• **DATA PROVIDED**:
►

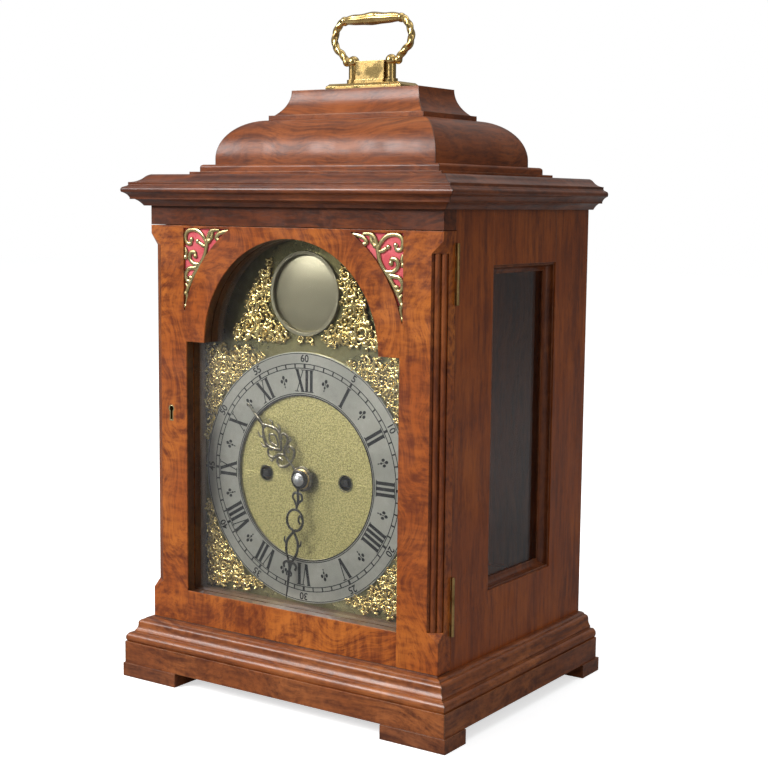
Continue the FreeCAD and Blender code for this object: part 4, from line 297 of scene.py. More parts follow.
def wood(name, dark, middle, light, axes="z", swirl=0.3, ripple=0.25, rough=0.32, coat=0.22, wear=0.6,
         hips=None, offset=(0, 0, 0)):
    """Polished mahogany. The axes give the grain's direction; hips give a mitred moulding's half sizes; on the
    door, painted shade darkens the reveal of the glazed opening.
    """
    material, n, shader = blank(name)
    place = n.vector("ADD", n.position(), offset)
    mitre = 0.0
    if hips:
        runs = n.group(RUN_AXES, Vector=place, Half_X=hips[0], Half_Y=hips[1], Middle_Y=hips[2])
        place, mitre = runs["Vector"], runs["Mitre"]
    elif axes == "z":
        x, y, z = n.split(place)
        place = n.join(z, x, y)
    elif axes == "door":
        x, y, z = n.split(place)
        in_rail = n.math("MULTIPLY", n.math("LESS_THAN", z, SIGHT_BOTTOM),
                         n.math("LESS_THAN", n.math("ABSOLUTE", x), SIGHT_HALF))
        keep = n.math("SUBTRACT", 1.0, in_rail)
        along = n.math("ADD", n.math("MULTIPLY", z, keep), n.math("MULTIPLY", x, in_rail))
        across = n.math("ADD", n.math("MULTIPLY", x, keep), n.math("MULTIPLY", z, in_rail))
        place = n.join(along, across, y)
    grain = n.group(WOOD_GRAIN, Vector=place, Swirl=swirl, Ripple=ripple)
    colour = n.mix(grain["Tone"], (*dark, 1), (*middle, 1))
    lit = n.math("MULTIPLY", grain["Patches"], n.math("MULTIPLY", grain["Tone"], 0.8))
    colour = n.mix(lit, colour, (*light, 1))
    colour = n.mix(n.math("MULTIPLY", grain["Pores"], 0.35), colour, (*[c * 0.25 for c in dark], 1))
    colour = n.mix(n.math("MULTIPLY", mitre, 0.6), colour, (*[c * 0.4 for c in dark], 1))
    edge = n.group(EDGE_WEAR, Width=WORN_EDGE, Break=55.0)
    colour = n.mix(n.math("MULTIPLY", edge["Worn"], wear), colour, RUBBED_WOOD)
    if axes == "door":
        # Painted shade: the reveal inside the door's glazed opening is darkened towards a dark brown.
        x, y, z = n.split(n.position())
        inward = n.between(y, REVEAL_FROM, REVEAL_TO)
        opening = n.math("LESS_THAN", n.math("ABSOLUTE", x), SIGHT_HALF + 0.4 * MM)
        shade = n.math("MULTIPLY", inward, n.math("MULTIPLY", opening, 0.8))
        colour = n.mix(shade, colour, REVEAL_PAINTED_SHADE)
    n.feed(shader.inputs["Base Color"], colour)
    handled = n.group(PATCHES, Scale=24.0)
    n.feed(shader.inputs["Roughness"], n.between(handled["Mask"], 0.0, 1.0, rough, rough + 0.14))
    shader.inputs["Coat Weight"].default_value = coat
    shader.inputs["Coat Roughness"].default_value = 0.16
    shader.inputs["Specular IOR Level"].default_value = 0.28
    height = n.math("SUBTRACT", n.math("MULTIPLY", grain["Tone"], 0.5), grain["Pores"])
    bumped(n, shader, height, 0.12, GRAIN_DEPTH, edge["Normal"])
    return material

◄

• **EXERCISE DIRECTIONS**:
Output all of the material exactly as written.

• **EXERCISE SOLUTION**:
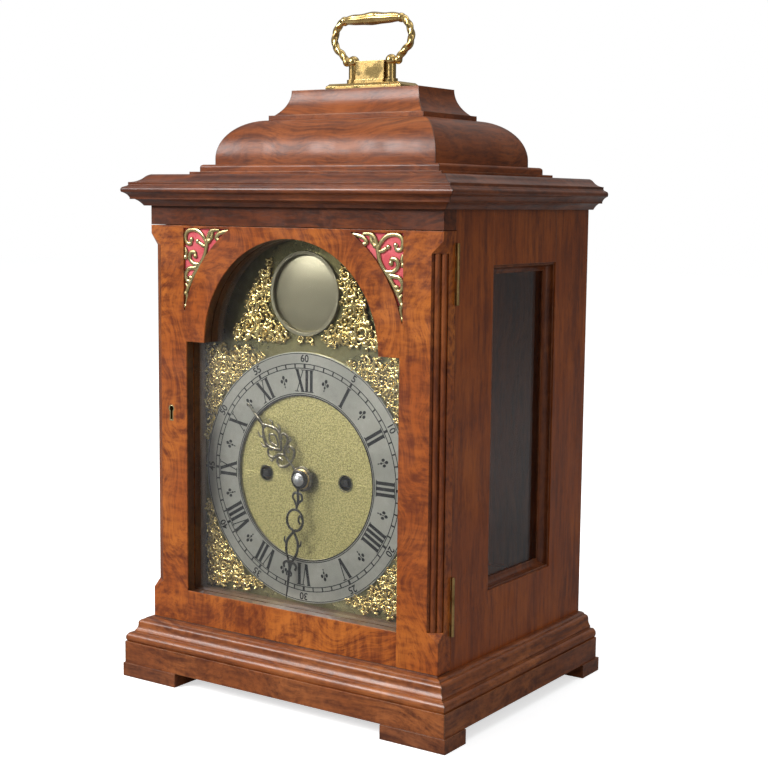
Continue the FreeCAD and Blender code for this object: part 4, from line 297 of scene.py. More parts follow.
def wood(name, dark, middle, light, axes="z", swirl=0.3, ripple=0.25, rough=0.32, coat=0.22, wear=0.6,
         hips=None, offset=(0, 0, 0)):
    """Polished mahogany. The axes give the grain's direction; hips give a mitred moulding's half sizes; on the
    door, painted shade darkens the reveal of the glazed opening.
    """
    material, n, shader = blank(name)
    place = n.vector("ADD", n.position(), offset)
    mitre = 0.0
    if hips:
        runs = n.group(RUN_AXES, Vector=place, Half_X=hips[0], Half_Y=hips[1], Middle_Y=hips[2])
        place, mitre = runs["Vector"], runs["Mitre"]
    elif axes == "z":
        x, y, z = n.split(place)
        place = n.join(z, x, y)
    elif axes == "door":
        x, y, z = n.split(place)
        in_rail = n.math("MULTIPLY", n.math("LESS_THAN", z, SIGHT_BOTTOM),
                         n.math("LESS_THAN", n.math("ABSOLUTE", x), SIGHT_HALF))
        keep = n.math("SUBTRACT", 1.0, in_rail)
        along = n.math("ADD", n.math("MULTIPLY", z, keep), n.math("MULTIPLY", x, in_rail))
        across = n.math("ADD", n.math("MULTIPLY", x, keep), n.math("MULTIPLY", z, in_rail))
        place = n.join(along, across, y)
    grain = n.group(WOOD_GRAIN, Vector=place, Swirl=swirl, Ripple=ripple)
    colour = n.mix(grain["Tone"], (*dark, 1), (*middle, 1))
    lit = n.math("MULTIPLY", grain["Patches"], n.math("MULTIPLY", grain["Tone"], 0.8))
    colour = n.mix(lit, colour, (*light, 1))
    colour = n.mix(n.math("MULTIPLY", grain["Pores"], 0.35), colour, (*[c * 0.25 for c in dark], 1))
    colour = n.mix(n.math("MULTIPLY", mitre, 0.6), colour, (*[c * 0.4 for c in dark], 1))
    edge = n.group(EDGE_WEAR, Width=WORN_EDGE, Break=55.0)
    colour = n.mix(n.math("MULTIPLY", edge["Worn"], wear), colour, RUBBED_WOOD)
    if axes == "door":
        # Painted shade: the reveal inside the door's glazed opening is darkened towards a dark brown.
        x, y, z = n.split(n.position())
        inward = n.between(y, REVEAL_FROM, REVEAL_TO)
        opening = n.math("LESS_THAN", n.math("ABSOLUTE", x), SIGHT_HALF + 0.4 * MM)
        shade = n.math("MULTIPLY", inward, n.math("MULTIPLY", opening, 0.8))
        colour = n.mix(shade, colour, REVEAL_PAINTED_SHADE)
    n.feed(shader.inputs["Base Color"], colour)
    handled = n.group(PATCHES, Scale=24.0)
    n.feed(shader.inputs["Roughness"], n.between(handled["Mask"], 0.0, 1.0, rough, rough + 0.14))
    shader.inputs["Coat Weight"].default_value = coat
    shader.inputs["Coat Roughness"].default_value = 0.16
    shader.inputs["Specular IOR Level"].default_value = 0.28
    height = n.math("SUBTRACT", n.math("MULTIPLY", grain["Tone"], 0.5), grain["Pores"])
    bumped(n, shader, height, 0.12, GRAIN_DEPTH, edge["Normal"])
    return material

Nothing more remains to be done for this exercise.